Schlagwörter: | Nutzungsverlagerung; Altstadt; Wohnnutzung; Liegenschaft; Recht; Vorinstanz; Wohnraum; Zweck; Nicht-Wohnnutzung; Erweiterung; Gallen; Gesuch; Mehr-Wohnnutzung; Eigentum; Baupolizeikommission; Umnutzung; Obergeschoss; Grundstück; Rekurs; Möglichkeit; Gesuchsteller; Wohnanteil; Verhältnis; Massnahme; Interesse |
Rechtsnorm: | Art. 36 BV ; |
Referenz BGE: | 128 II 297; |
Kommentar: | - |
Urteil vom 16. Dezember 2004
Anwesend: Präsident Dr. U. Cavelti; Verwaltungsrichter Dr. E. Oesch-Frischkopf,
lic. iur. A. Linder, Dr. B. Heer, lic. iur. A. Rufener; Gerichtsschreiber lic. iur. Th. Vögeli
In Sachen E.,
Beschwerdeführerin,
vertreten durch Rechtsanwalt Dr. X., gegen
Baudepartement des Kantons St. Gallen, Lämmlisbrunnenstrasse 54, 9001 St. Gallen, Vorinstanz,
und
Politische Gemeinde St. Gallen, vertreten durch die Baupolizeikommission, Neugasse 3, 9004 St. Gallen,
Beschwerdegegnerin, betreffend
Baugesuch (Umnutzung eines Wohngeschosses für Bürozwecke) hat das Verwaltungsgericht festgestellt:
./ Die Kollektivgesellschaft E. betreibt seit längerem in der nördlichen Altstadt von St. Gallen ein Raumplanungsbüro. Bis 1986 war dieses an der Schwertgasse angesiedelt. Danach zog das Unternehmen in die Liegenschaft Kirchgasse .., wo es im Erdgeschoss sowie im ersten Obergeschoss insgesamt neun Arbeitsplätze einrichtete. Daneben
verfügte das Unternehmen in der Liegenschaft Magnihalden .. über weiteren Büroraum. Die E. beabsichtigte, dieses Büro aufzugeben und den Betrieb räumlich zusammenzufassen, indem die Dreizimmerwohnung im zweiten Obergeschoss des Gebäudes Kirchgasse .. aufgehoben und dort Büros eingerichtet würden. Das dritte Obergeschoss sowie das Dachgeschoss der Liegenschaft Kirchgasse .. werden als Wohnraum genutzt. Die E. reichte am 26. Mai 2003 ein Baugesuch für die Umnutzung des zweiten Obergeschosses ein.

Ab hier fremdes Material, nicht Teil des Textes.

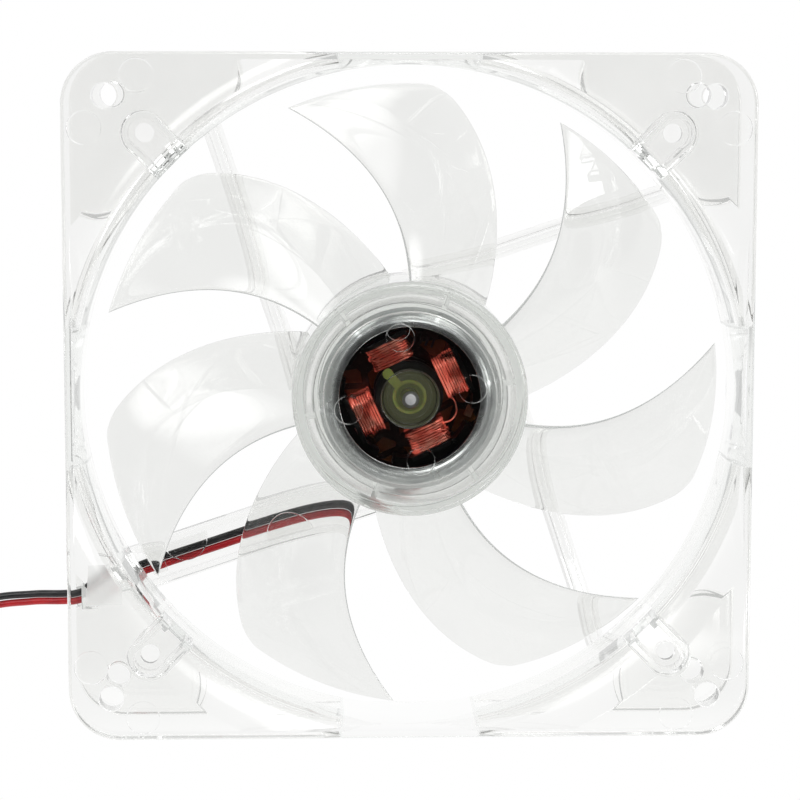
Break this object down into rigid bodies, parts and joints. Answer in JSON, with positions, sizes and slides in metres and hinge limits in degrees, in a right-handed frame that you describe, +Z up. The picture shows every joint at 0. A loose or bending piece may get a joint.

Das Grundstück Kirchgasse .. liegt nach dem Zonenplan der Stadt St. Gallen vom 1. November 1980 in der Kernzone, Bauklasse Altstadt. Gemäss Nutzungsplan Altstadt, Teilzonenplan vom 18. April 1995, ist an der Kirchgasse .. maximal ein Nicht- Wohngeschoss zulässig. Diese Nutzungsplanung wird durch Art. 66bis und 66ter der Bauordnung der Stadt St. Gallen (sRS 731.1, abgekürzt BO) modifiziert. Art. 66bis BO und Art. 66ter BO lauten wie folgt:
Art. 66bis BO: Randtitel: IIbis Nutzungsvorschriften, 1. Allgemeines
"Mit Nutzungsvorschriften gemäss Art. 28ter BauG kann im Zonenplan in Sonderbauvorschriften die Wohnnutzung und die Nicht-Wohnnutzung in Bauten anteilmässig festgelegt werden.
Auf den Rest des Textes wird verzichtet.